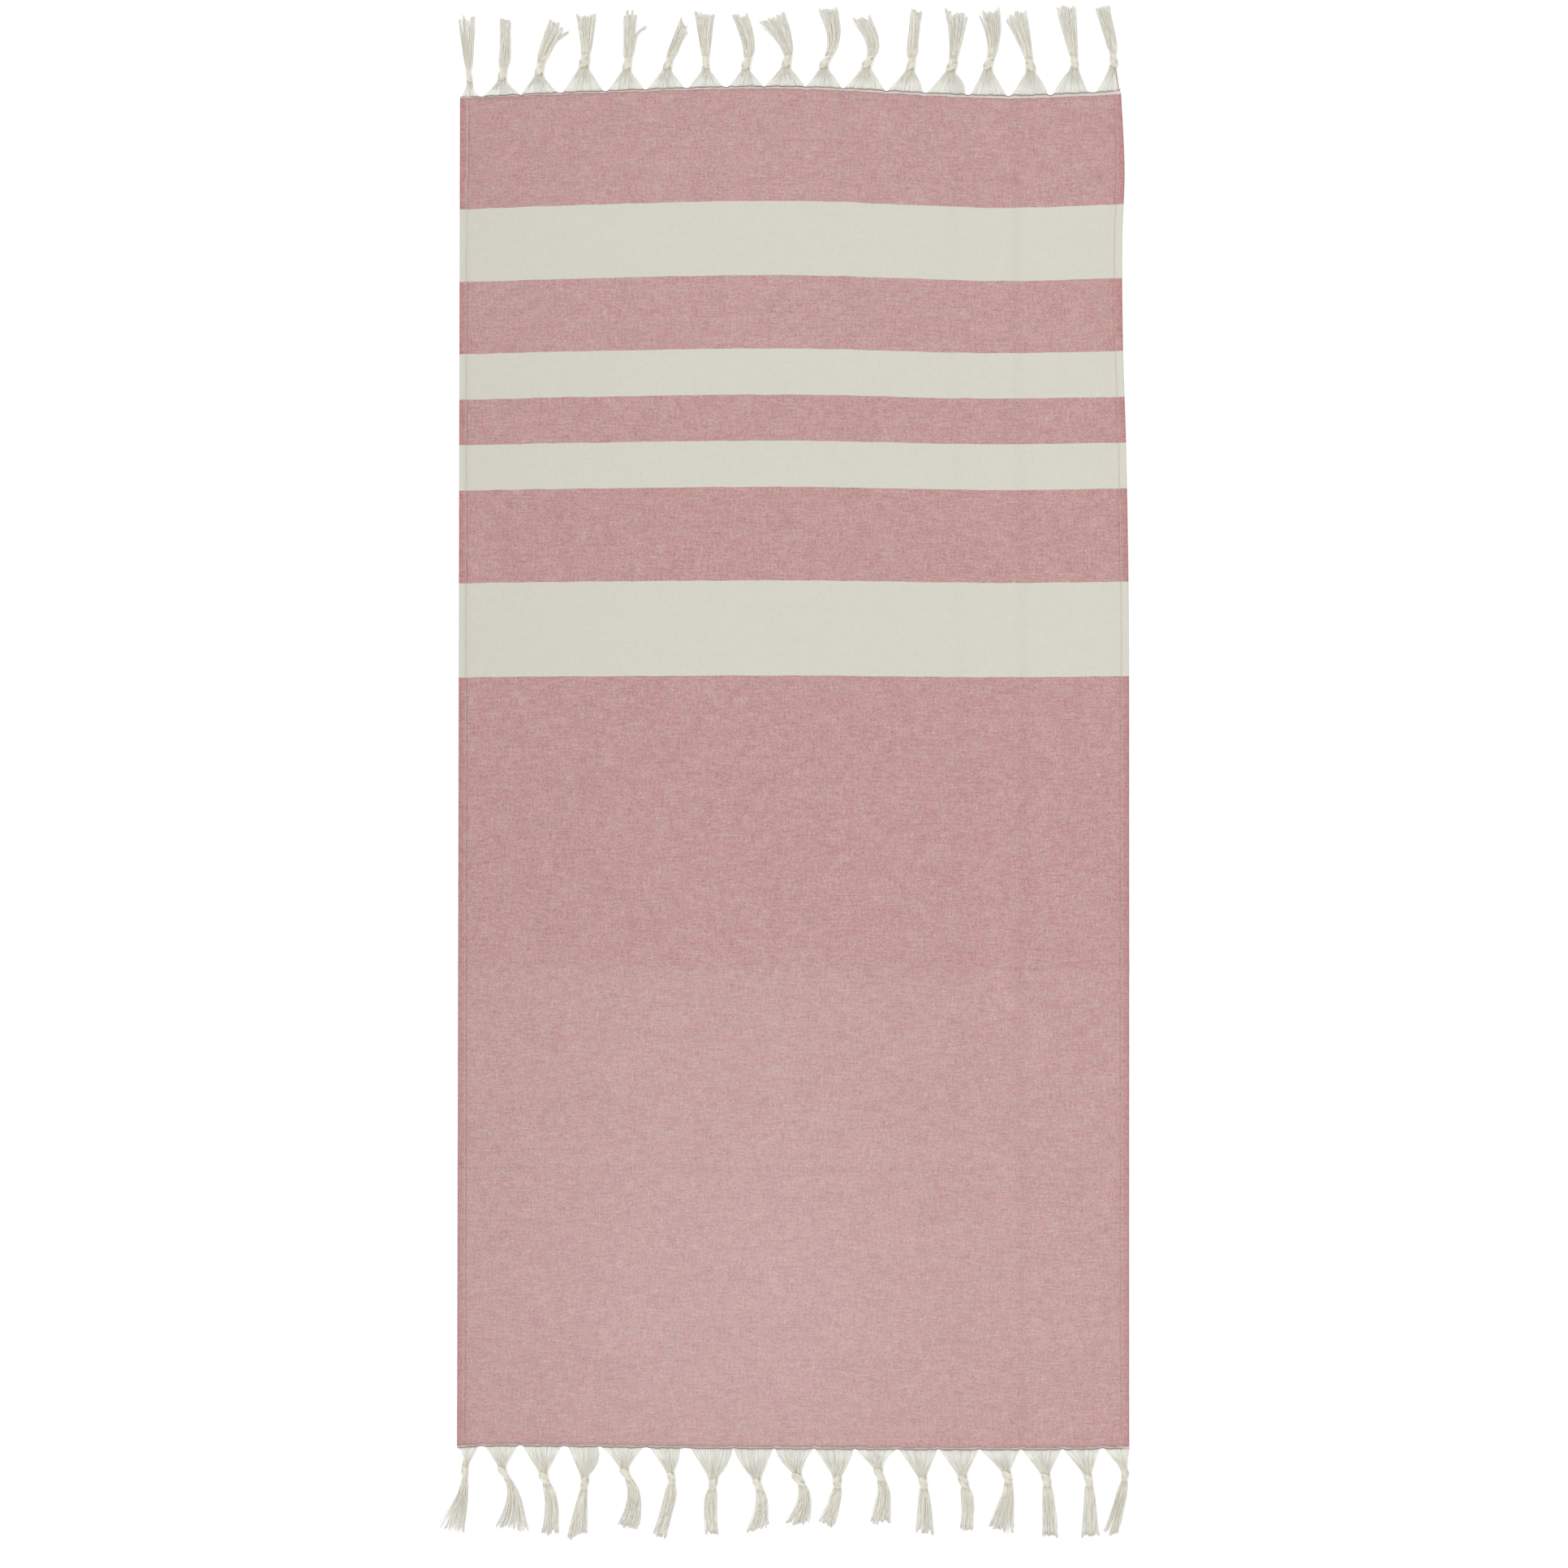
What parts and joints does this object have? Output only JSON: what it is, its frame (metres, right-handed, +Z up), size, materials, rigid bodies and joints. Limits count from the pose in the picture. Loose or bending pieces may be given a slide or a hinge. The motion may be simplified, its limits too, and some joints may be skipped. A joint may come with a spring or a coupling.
{
  "type": "hammam towel",
  "caption": "Flat-woven cotton hammam towel laid out flat, dusty pink with cream cross stripes near one end and knotted cream fringes.",
  "frame": {"origin": "middle of the cloth's flat underside, on the surface it lies on", "axes": "+Y along the cloth towards the striped end, +Z up out of the surface, +X across the cloth to the right as seen from above"},
  "size_m": [0.9185, 2.0398, 0.0085],
  "materials": {
    "pink_cotton": "matte plain weave of dusty red weft on pale warp, with cream cross stripes near one end",
    "cream_yarn": "loose undyed cotton yarn, matte",
    "stitch_thread": "cream sewing thread along the hems",
    "end_thread": "dull dark red thread where the fringe leaves the cloth"
  },
  "bodies": {
    "root": {"towel_cloth": "pink_cotton", "fringe_top": "cream_yarn", "fringe_bottom": "cream_yarn"}
  },
  "joints": []
}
****************************************
What the task requires: Copy out each line of the listing that holds "from".

Task answer:
What parts and joints does this object have? Output only JSON: what it is, its frame (metres, right-handed, +Z up), size, materials, rigid bodies and joints. Limits count from the pose in the picture. Loose or bending pieces may be given a slide or a hinge. The motion may be simplified, its limits too, and some joints may be skipped. A joint may come with a spring or a coupling.
  "frame": {"origin": "middle of the cloth's flat underside, on the surface it lies on", "axes": "+Y along the cloth towards the striped end, +Z up out of the surface, +X across the cloth to the right as seen from above"},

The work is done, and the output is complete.